One idea is to select the most popular fund from your primary giving day and focus all efforts on that the singular campaign on Giving Tuesday. An example might be buying meals for food insecure students.
In essence, your “unique day” should showcase a variety of the great stories you have to tell, while other giving events throughout the year should be more focused.
And never forget: after each event celebrate, celebrate, celebrate!
As one of our favorite peeps in the industry Lynne Wester has stated: donors must be thanked a minimum of 7 times after each gift of any amount. Thanking a donor implies showing appreciation, but more importantly thank your donors by being true to your commitments and to demonstrating the impact of their dollars. Share your progress through ongoing stories and, above all, be transparent!
Whether you agree with these thoughts or not, we hope that at a minimum it made you think about what you are currently doing to reach your community where they are: online!

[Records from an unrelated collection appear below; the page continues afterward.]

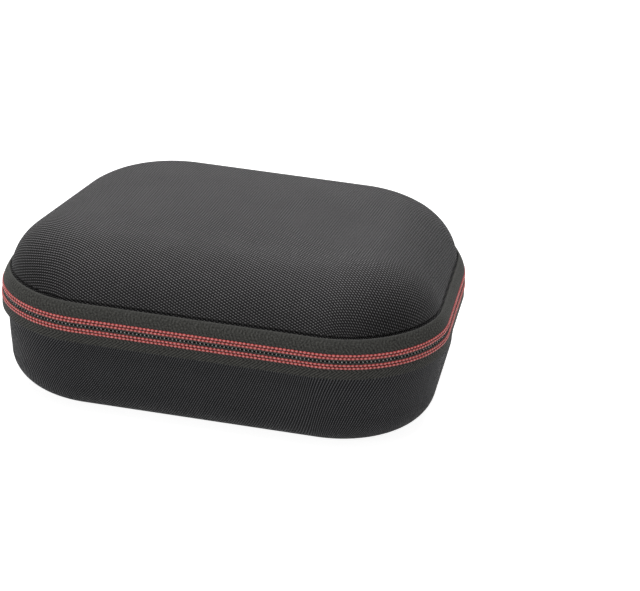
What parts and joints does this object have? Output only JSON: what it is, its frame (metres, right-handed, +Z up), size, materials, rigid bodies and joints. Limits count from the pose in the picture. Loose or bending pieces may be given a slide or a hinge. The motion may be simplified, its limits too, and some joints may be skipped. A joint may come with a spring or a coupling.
{
  "type": "carrying case",
  "caption": "Hard zip-round carrying case: two domed fabric-covered shells joined by a coil zipper and a fabric hinge, with a net pocket in the lid.",
  "frame": {"origin": "centre of the case on the surface that it stands on", "axes": "+X along the long side, +Z up through the lid; the front faces -Y and the hinge is on +Y"},
  "size_m": [0.1918, 0.1459, 0.0746],
  "materials": {
    "shell_cloth": "coarse black woven cover, laminated to foam",
    "zipper_tape": "dark warm grey herringbone weave",
    "coil_nylon": "grey nylon monofilament",
    "red_thread": "red sewing thread",
    "edge_binding": "black woven binding",
    "pocket_net": "black knitted net",
    "pocket_elastic": "black ribbed elastic",
    "slider_metal": "dark plated die casting"
  },
  "bodies": {
    "base": {"base_shell": "shell_cloth", "base_rim_binding": "edge_binding", "base_zipper_tape": "zipper_tape", "base_zipper_coil": "coil_nylon", "base_stitches_inner": "red_thread", "base_stitches_outer": "red_thread", "hinge_strip": "zipper_tape"},
    "lid": {"lid_shell": "shell_cloth", "lid_rim_binding": "edge_binding", "lid_zipper_tape": "zipper_tape", "lid_zipper_coil": "coil_nylon", "lid_tape_end_left": "zipper_tape", "lid_tape_end_right": "zipper_tape", "lid_coil_end_left": "coil_nylon", "lid_coil_end_right": "coil_nylon", "lid_stitches_inner": "red_thread", "lid_stitches_outer": "red_thread", "pocket_net": "pocket_net", "pocket_elastic": "pocket_elastic"},
    "slider_left": {"slider_left": "slider_metal"},
    "slider_right": {"slider_right": "slider_metal"},
    "pull_left": {"pull_left": "slider_metal"},
    "pull_right": {"pull_right": "slider_metal"}
  },
  "joints": [
    {"name": "lid_hinge", "type": "hinge", "parent": "base", "child": "lid", "pos_m": [0, 0.07255, 0.0423], "axis": [-1, 0, 0], "range_deg": [0, 180], "deforming": ["hinge_strip", "lid_tape_end_left", "lid_tape_end_right", "lid_coil_end_left", "lid_coil_end_right"]},
    {"name": "slider_right_run", "type": "hinge", "parent": "base", "child": "slider_right", "pos_m": [0.0379, 0.0215, 0.0423], "axis": [0, 0, -1], "range_deg": [0, 45]},
    {"name": "slider_left_run", "type": "hinge", "parent": "base", "child": "slider_left", "pos_m": [-0.0379, 0.0215, 0.0423], "axis": [0, 0, 1], "range_deg": [0, 45]},
    {"name": "pull_right_swing", "type": "hinge", "parent": "slider_right", "child": "pull_right", "pos_m": [0.06748, 0.06572, 0.0423], "axis": [-0.556, -0.8312, 0], "range_deg": [-50, 90]},
    {"name": "pull_left_swing", "type": "hinge", "parent": "slider_left", "child": "pull_left", "pos_m": [-0.06748, 0.06572, 0.0423], "axis": [-0.556, 0.8312, 0], "range_deg": [-50, 90]}
  ]
}
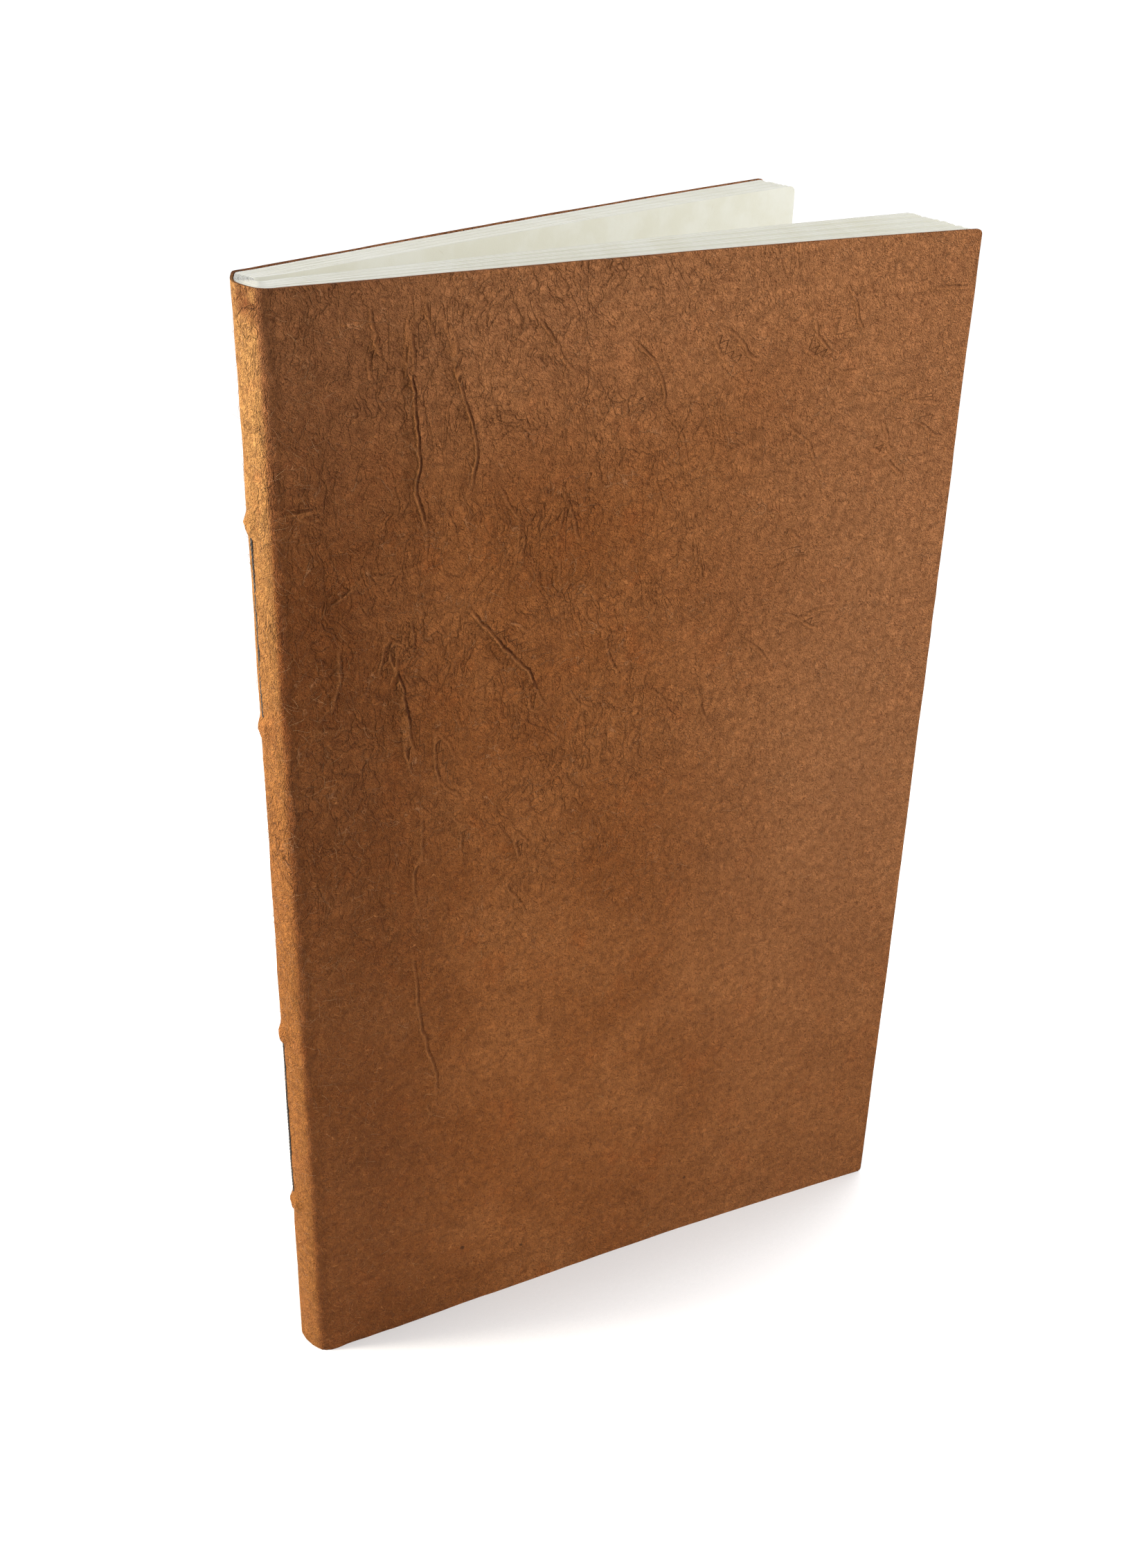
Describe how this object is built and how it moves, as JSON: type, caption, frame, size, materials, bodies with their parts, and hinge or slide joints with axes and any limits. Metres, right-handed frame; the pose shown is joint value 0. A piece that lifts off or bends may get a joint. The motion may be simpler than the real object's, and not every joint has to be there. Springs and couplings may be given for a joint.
{
  "type": "pocket notebook",
  "caption": "Limp-covered pocket notebook of folded sheets sewn through the spine fold, standing on its tail with its covers partly open.",
  "frame": {"origin": "middle of the standing book's footprint, on the surface that it stands on", "axes": "+Z from tail to head, +X from the spine to the fore-edge along the front cover, +Y from the front cover to the back cover"},
  "size_m": [0.0896, 0.0376, 0.14],
  "materials": {
    "cover": "felted, creased brown handmade paper",
    "pages": "matte off-white handmade paper with fibre specks",
    "thread": "dark twisted linen thread"
  },
  "bodies": {
    "spine": {"cover_spine": "cover", "sheet_01_fold": "pages", "sheet_02_fold": "pages", "sheet_03_fold": "pages", "sheet_04_fold": "pages", "sheet_05_fold": "pages", "sheet_06_fold": "pages", "sheet_07_fold": "pages", "sheet_08_fold": "pages", "sheet_09_fold": "pages", "sheet_10_fold": "pages", "sheet_11_fold": "pages", "sheet_12_fold": "pages", "sheet_13_fold": "pages", "sheet_14_fold": "pages", "sheet_15_fold": "pages", "sheet_16_fold": "pages", "sewing_thread": "thread"},
    "front_cover": {"front_cover": "cover"},
    "back_cover": {"back_cover": "cover"},
    "sheet_01_front": {"sheet_01_front_leaf": "pages"},
    "sheet_02_front": {"sheet_02_front_leaf": "pages"},
    "sheet_03_front": {"sheet_03_front_leaf": "pages"},
    "sheet_04_front": {"sheet_04_front_leaf": "pages"},
    "sheet_05_front": {"sheet_05_front_leaf": "pages"},
    "sheet_06_front": {"sheet_06_front_leaf": "pages"},
    "sheet_07_front": {"sheet_07_front_leaf": "pages"},
    "sheet_08_front": {"sheet_08_front_leaf": "pages"},
    "sheet_09_front": {"sheet_09_front_leaf": "pages"},
    "sheet_10_front": {"sheet_10_front_leaf": "pages"},
    "sheet_11_front": {"sheet_11_front_leaf": "pages"},
    "sheet_12_front": {"sheet_12_front_leaf": "pages"},
    "sheet_13_front": {"sheet_13_front_leaf": "pages"},
    "sheet_14_front": {"sheet_14_front_leaf": "pages"},
    "sheet_15_front": {"sheet_15_front_leaf": "pages"},
    "sheet_16_front": {"sheet_16_front_leaf": "pages"},
    "sheet_01_back": {"sheet_01_back_leaf": "pages"},
    "sheet_02_back": {"sheet_02_back_leaf": "pages"},
    "sheet_03_back": {"sheet_03_back_leaf": "pages"},
    "sheet_04_back": {"sheet_04_back_leaf": "pages"},
    "sheet_05_back": {"sheet_05_back_leaf": "pages"},
    "sheet_06_back": {"sheet_06_back_leaf": "pages"},
    "sheet_07_back": {"sheet_07_back_leaf": "pages"},
    "sheet_08_back": {"sheet_08_back_leaf": "pages"},
    "sheet_09_back": {"sheet_09_back_leaf": "pages"},
    "sheet_10_back": {"sheet_10_back_leaf": "pages"},
    "sheet_11_back": {"sheet_11_back_leaf": "pages"},
    "sheet_12_back": {"sheet_12_back_leaf": "pages"},
    "sheet_13_back": {"sheet_13_back_leaf": "pages"},
    "sheet_14_back": {"sheet_14_back_leaf": "pages"},
    "sheet_15_back": {"sheet_15_back_leaf": "pages"},
    "sheet_16_back": {"sheet_16_back_leaf": "pages"}
  },
  "joints": [
    {"name": "front_cover_hinge", "type": "hinge", "parent": "spine", "child": "front_cover", "pos_m": [-0.03862, -0.01851, 0], "axis": [0, 0, -1], "range_deg": [-10, 80]},
    {"name": "back_cover_hinge", "type": "hinge", "parent": "spine", "child": "back_cover", "pos_m": [-0.04014, -0.0099, 0], "axis": [0, 0, 1], "range_deg": [-10, 80]},
    {"name": "sheet_01_front_bend", "type": "hinge", "parent": "spine", "child": "sheet_01_front", "pos_m": [-0.03579, -0.01446, 0], "axis": [0, 0, -1], "range_deg": [-4.9, 39.2]},
    {"name": "sheet_02_front_bend", "type": "hinge", "parent": "spine", "child": "sheet_02_front", "pos_m": [-0.03596, -0.0147, 0], "axis": [0, 0, -1], "range_deg": [-5.13, 41.05]},
    {"name": "sheet_03_front_bend", "type": "hinge", "parent": "spine", "child": "sheet_03_front", "pos_m": [-0.03613, -0.01495, 0], "axis": [0, 0, -1], "range_deg": [-5.36, 42.91]},
    {"name": "sheet_04_front_bend", "type": "hinge", "parent": "spine", "child": "sheet_04_front", "pos_m": [-0.0363, -0.01519, 0], "axis": [0, 0, -1], "range_deg": [-5.6, 44.76]},
    {"name": "sheet_05_front_bend", "type": "hinge", "parent": "spine", "child": "sheet_05_front", "pos_m": [-0.03647, -0.01543, 0], "axis": [0, 0, -1], "range_deg": [-6.29, 50.33]},
    {"name": "sheet_06_front_bend", "type": "hinge", "parent": "spine", "child": "sheet_06_front", "pos_m": [-0.03664, -0.01568, 0], "axis": [0, 0, -1], "range_deg": [-6.52, 52.18]},
    {"name": "sheet_07_front_bend", "type": "hinge", "parent": "spine", "child": "sheet_07_front", "pos_m": [-0.03681, -0.01592, 0], "axis": [0, 0, -1], "range_deg": [-6.75, 54.04]},
    {"name": "sheet_08_front_bend", "type": "hinge", "parent": "spine", "child": "sheet_08_front", "pos_m": [-0.03698, -0.01616, 0], "axis": [0, 0, -1], "range_deg": [-6.99, 55.89]},
    {"name": "sheet_09_front_bend", "type": "hinge", "parent": "spine", "child": "sheet_09_front", "pos_m": [-0.03715, -0.0164, 0], "axis": [0, 0, -1], "range_deg": [-7.68, 61.45]},
    {"name": "sheet_10_front_bend", "type": "hinge", "parent": "spine", "child": "sheet_10_front", "pos_m": [-0.03732, -0.01665, 0], "axis": [0, 0, -1], "range_deg": [-7.91, 63.31]},
    {"name": "sheet_11_front_bend", "type": "hinge", "parent": "spine", "child": "sheet_11_front", "pos_m": [-0.03749, -0.01689, 0], "axis": [0, 0, -1], "range_deg": [-8.15, 65.16]},
    {"name": "sheet_12_front_bend", "type": "hinge", "parent": "spine", "child": "sheet_12_front", "pos_m": [-0.03766, -0.01713, 0], "axis": [0, 0, -1], "range_deg": [-8.38, 67.02]},
    {"name": "sheet_13_front_bend", "type": "hinge", "parent": "spine", "child": "sheet_13_front", "pos_m": [-0.03783, -0.01738, 0], "axis": [0, 0, -1], "range_deg": [-9.07, 72.58]},
    {"name": "sheet_14_front_bend", "type": "hinge", "parent": "spine", "child": "sheet_14_front", "pos_m": [-0.038, -0.01762, 0], "axis": [0, 0, -1], "range_deg": [-9.3, 74.44]},
    {"name": "sheet_15_front_bend", "type": "hinge", "parent": "spine", "child": "sheet_15_front", "pos_m": [-0.03817, -0.01786, 0], "axis": [0, 0, -1], "range_deg": [-9.54, 76.29]},
    {"name": "sheet_16_front_bend", "type": "hinge", "parent": "spine", "child": "sheet_16_front", "pos_m": [-0.03834, -0.01811, 0], "axis": [0, 0, -1], "range_deg": [-9.77, 78.15]},
    {"name": "sheet_01_back_bend", "type": "hinge", "parent": "spine", "child": "sheet_01_back", "pos_m": [-0.03609, -0.01274, 0], "axis": [0, 0, 1], "range_deg": [-8.7, 69.6]},
    {"name": "sheet_02_back_bend", "type": "hinge", "parent": "spine", "child": "sheet_02_back", "pos_m": [-0.03633, -0.01256, 0], "axis": [0, 0, 1], "range_deg": [-8.76, 70.07]},
    {"name": "sheet_03_back_bend", "type": "hinge", "parent": "spine", "child": "sheet_03_back", "pos_m": [-0.03658, -0.01239, 0], "axis": [0, 0, 1], "range_deg": [-8.82, 70.55]},
    {"name": "sheet_04_back_bend", "type": "hinge", "parent": "spine", "child": "sheet_04_back", "pos_m": [-0.03682, -0.01222, 0], "axis": [0, 0, 1], "range_deg": [-8.88, 71.02]},
    {"name": "sheet_05_back_bend", "type": "hinge", "parent": "spine", "child": "sheet_05_back", "pos_m": [-0.03706, -0.01205, 0], "axis": [0, 0, 1], "range_deg": [-9.05, 72.44]},
    {"name": "sheet_06_back_bend", "type": "hinge", "parent": "spine", "child": "sheet_06_back", "pos_m": [-0.03731, -0.01188, 0], "axis": [0, 0, 1], "range_deg": [-9.11, 72.91]},
    {"name": "sheet_07_back_bend", "type": "hinge", "parent": "spine", "child": "sheet_07_back", "pos_m": [-0.03755, -0.01171, 0], "axis": [0, 0, 1], "range_deg": [-9.17, 73.38]},
    {"name": "sheet_08_back_bend", "type": "hinge", "parent": "spine", "child": "sheet_08_back", "pos_m": [-0.03779, -0.01154, 0], "axis": [0, 0, 1], "range_deg": [-9.23, 73.85]},
    {"name": "sheet_09_back_bend", "type": "hinge", "parent": "spine", "child": "sheet_09_back", "pos_m": [-0.03804, -0.01137, 0], "axis": [0, 0, 1], "range_deg": [-9.41, 75.27]},
    {"name": "sheet_10_back_bend", "type": "hinge", "parent": "spine", "child": "sheet_10_back", "pos_m": [-0.03828, -0.0112, 0], "axis": [0, 0, 1], "range_deg": [-9.47, 75.75]},
    {"name": "sheet_11_back_bend", "type": "hinge", "parent": "spine", "child": "sheet_11_back", "pos_m": [-0.03852, -0.01103, 0], "axis": [0, 0, 1], "range_deg": [-9.53, 76.22]},
    {"name": "sheet_12_back_bend", "type": "hinge", "parent": "spine", "child": "sheet_12_back", "pos_m": [-0.03877, -0.01086, 0], "axis": [0, 0, 1], "range_deg": [-9.59, 76.69]},
    {"name": "sheet_13_back_bend", "type": "hinge", "parent": "spine", "child": "sheet_13_back", "pos_m": [-0.03901, -0.01069, 0], "axis": [0, 0, 1], "range_deg": [-9.76, 78.11]},
    {"name": "sheet_14_back_bend", "type": "hinge", "parent": "spine", "child": "sheet_14_back", "pos_m": [-0.03925, -0.01052, 0], "axis": [0, 0, 1], "range_deg": [-9.82, 78.58]},
    {"name": "sheet_15_back_bend", "type": "hinge", "parent": "spine", "child": "sheet_15_back", "pos_m": [-0.0395, -0.01035, 0], "axis": [0, 0, 1], "range_deg": [-9.88, 79.05]},
    {"name": "sheet_16_back_bend", "type": "hinge", "parent": "spine", "child": "sheet_16_back", "pos_m": [-0.03974, -0.01018, 0], "axis": [0, 0, 1], "range_deg": [-9.94, 79.53]}
  ],
  "couplings": [
    {"joint": "sheet_01_front_bend", "follows": "front_cover_hinge", "ratio": 0.49},
    {"joint": "sheet_02_front_bend", "follows": "front_cover_hinge", "ratio": 0.51318},
    {"joint": "sheet_03_front_bend", "follows": "front_cover_hinge", "ratio": 0.53636},
    {"joint": "sheet_04_front_bend", "follows": "front_cover_hinge", "ratio": 0.55955},
    {"joint": "sheet_05_front_bend", "follows": "front_cover_hinge", "ratio": 0.62909},
    {"joint": "sheet_06_front_bend", "follows": "front_cover_hinge", "ratio": 0.65227},
    {"joint": "sheet_07_front_bend", "follows": "front_cover_hinge", "ratio": 0.67545},
    {"joint": "sheet_08_front_bend", "follows": "front_cover_hinge", "ratio": 0.69864},
    {"joint": "sheet_09_front_bend", "follows": "front_cover_hinge", "ratio": 0.76818},
    {"joint": "sheet_10_front_bend", "follows": "front_cover_hinge", "ratio": 0.79136},
    {"joint": "sheet_11_front_bend", "follows": "front_cover_hinge", "ratio": 0.81455},
    {"joint": "sheet_12_front_bend", "follows": "front_cover_hinge", "ratio": 0.83773},
    {"joint": "sheet_13_front_bend", "follows": "front_cover_hinge", "ratio": 0.90727},
    {"joint": "sheet_14_front_bend", "follows": "front_cover_hinge", "ratio": 0.93045},
    {"joint": "sheet_15_front_bend", "follows": "front_cover_hinge", "ratio": 0.95364},
    {"joint": "sheet_16_front_bend", "follows": "front_cover_hinge", "ratio": 0.97682},
    {"joint": "sheet_01_back_bend", "follows": "back_cover_hinge", "ratio": 0.87},
    {"joint": "sheet_02_back_bend", "follows": "back_cover_hinge", "ratio": 0.87591},
    {"joint": "sheet_03_back_bend", "follows": "back_cover_hinge", "ratio": 0.88182},
    {"joint": "sheet_04_back_bend", "follows": "back_cover_hinge", "ratio": 0.88773},
    {"joint": "sheet_05_back_bend", "follows": "back_cover_hinge", "ratio": 0.90545},
    {"joint": "sheet_06_back_bend", "follows": "back_cover_hinge", "ratio": 0.91136},
    {"joint": "sheet_07_back_bend", "follows": "back_cover_hinge", "ratio": 0.91727},
    {"joint": "sheet_08_back_bend", "follows": "back_cover_hinge", "ratio": 0.92318},
    {"joint": "sheet_09_back_bend", "follows": "back_cover_hinge", "ratio": 0.94091},
    {"joint": "sheet_10_back_bend", "follows": "back_cover_hinge", "ratio": 0.94682},
    {"joint": "sheet_11_back_bend", "follows": "back_cover_hinge", "ratio": 0.95273},
    {"joint": "sheet_12_back_bend", "follows": "back_cover_hinge", "ratio": 0.95864},
    {"joint": "sheet_13_back_bend", "follows": "back_cover_hinge", "ratio": 0.97636},
    {"joint": "sheet_14_back_bend", "follows": "back_cover_hinge", "ratio": 0.98227},
    {"joint": "sheet_15_back_bend", "follows": "back_cover_hinge", "ratio": 0.98818},
    {"joint": "sheet_16_back_bend", "follows": "back_cover_hinge", "ratio": 0.99409}
  ]
}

One thing that we undoubtedly know about both crowdfunding and giving days is that they have inspired a radical paradigm shift in regards to how people connect and engage with organizations. After 30+ years of doing things a certain way, the demands and expectations of stakeholders are becoming dramatically different.
This is not just about new tactics to reach a new generation, but rather a fundamental paradigm shift regarding how we tell our stories, engage our community, and nurture the relationship between our donors big and small.